Recent Accounting Pronouncements Adopted 
In March 2017, the Financial Accounting Standards Board ("FASB") issued Accounting Standards Update ("ASU") 2016-13, Financial Instruments—Credit Losses (Topic 326). This ASU implements an impairment model, known as the current expected credit loss model that is based on expected losses rather than incurred losses, and applies to most financial assets measured at amortized cost, such as trade and other receivable, and certain other instruments, such as available-for-sale debt securities. Entities are required to estimate expected credit losses over the life of financial assets and record an allowance against the assets’ amortized cost basis to present them at the amount expected to be collected. Additionally, the guidance amends the impairment model for available-for-sale debt securities and requires entities to determine whether all or a portion of the unrealized loss on such debt security is a credit loss. We adopted the standard on January 1, 2020 under the modified-retrospective approach. Upon adoption, the standard did not have an impact on our Condensed Consolidated Financial Statements and related disclosures.
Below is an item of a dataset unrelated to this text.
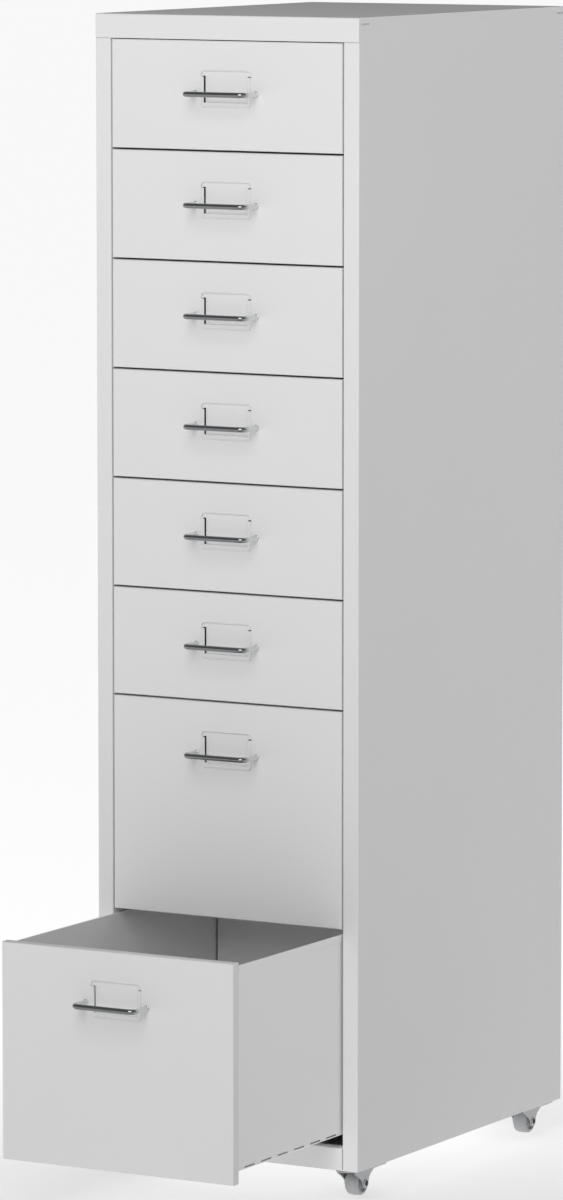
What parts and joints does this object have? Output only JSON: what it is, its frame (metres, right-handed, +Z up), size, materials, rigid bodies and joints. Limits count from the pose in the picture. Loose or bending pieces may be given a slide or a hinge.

In August 2018, the FASB issued ASU 2018-13, Fair Value Measurement (Topic 820): Disclosure Framework - Changes to the Disclosure Requirements for Fair Value Measurement. This standard modifies certain disclosure requirements on fair value measurements. We adopted the standard on January 1, 2020 under the prospective approach as it relates to the range and weighted average of significant unobservable inputs used to develop Level 3 fair value measurements. Upon adoption, the standard did not have a material impact on our disclosures. For the new disclosures regarding our Level 3 instruments, see Note 4, Fair Value Measurements, to these Condensed Consolidated Financial Statements.

In August 2018, the FASB issued ASU 2018-15, Intangibles-Goodwill and Other-Internal-Use Software (Subtopic 350-40): Customer's Accounting for Implementation Costs Incurred in a Cloud Computing Arrangement That Is a Service Contract. This ASU aligns the requirements for capitalizing implementation costs incurred in a hosting arrangement that is a service contract
with the requirements for capitalizing implementation costs incurred to develop or obtain internal-use software. Accordingly, this ASU requires a customer in a hosting arrangement that is a service contract to follow the guidance in Subtopic 350-40 to determine which implementation costs to capitalize as an asset related to the service contract and which costs to expense. We adopted the standard on January 1, 2020 under the prospective approach. Upon adoption, the standard did not have an impact on our Condensed Consolidated Financial Statements and related disclosures.

In November 2018, the FASB issued ASU 2018-18, Collaborative arrangements (Topic 808): Clarifying the interaction between Topic 808 and Topic 606. This ASU clarifies that certain transactions between participants in a collaborative arrangement should be accounted for under ASC 606 when the counterparty is a customer and precludes an entity from presenting consideration from a transaction in a collaborative arrangement as revenue from contracts with customers if the counterparty is not a customer for that transaction. We adopted the standard on January 1, 2020 retrospectively to the date of
our initial application of Topic 606 and only to contracts that were not completed at the date of initial application of Topic 606. Upon adoption, the standard did not have an impact on our Condensed Consolidated Financial Statements and related disclosures.